I was going to say the same thing as Dave, that I doubt this movie would have done as well if it weren't about homosexuality. It would have been just another love story. One of the better told ones, to be sure, but less of a stand out I think. It is a close call, but I'd still have given the Oscar to Crash and I don't fault the Academy for doing so.

matthew a. wilkinson said...

I still haven't seen 'Brokeback Mountain.' Everyone whose opinion I respect insists it is good; so I'm looking forward to seeing it.

Honestly, right now, I have no moral objections to homosexuality -so it's not an issue for me (although it is a turn-off, I guess).

This was a good review. I like that you are able to seperate your subjective response to the picture's morality from your appreciation of it's artistic quality.

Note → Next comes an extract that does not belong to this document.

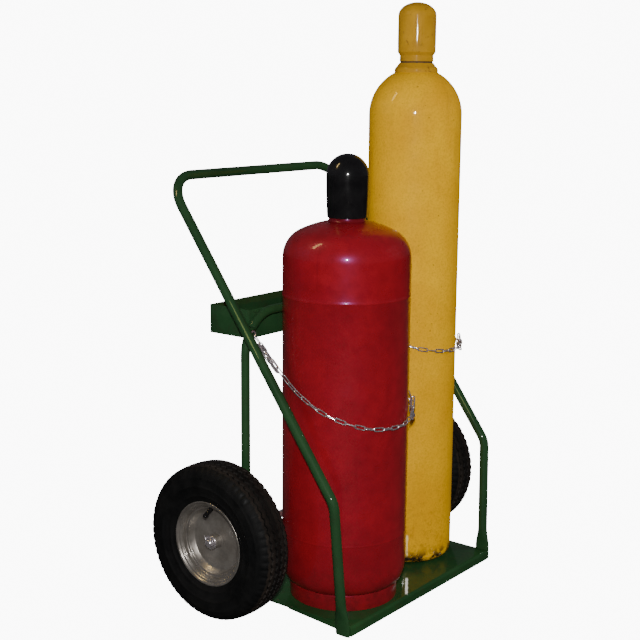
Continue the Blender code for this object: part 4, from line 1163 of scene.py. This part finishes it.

You liked 'Crash'? Oh no. I thought it was a classic example of good message/bad movie.

Coutts said...

yeah i've since come to see why some see Crash as over the top, and it certainly wasn't subtle (making it much much different than Brokeback), but nonetheless I was blown away by it and it got my mind and heart going all over the place and I thought it did a great job of being mainstream and yet jolting and powerful. there were a lot of great performances and unfortunately racism is still a lingering sore in the states (and in canada) and so it was pretty important too. i usually don't like movies that are so manipulative but sometimes they just do it well enough to make me like them. it was in your face and purposefully flipped stereotypes on their heads (although unpredictably) and since I hate stereotypes it was right up my alley.

matthew a. wilkinson said...

I can respect your reasons for liking 'Crash.'

And certainly some of the acting was top-notch; Matt Dillon and Terrence Howard, especially.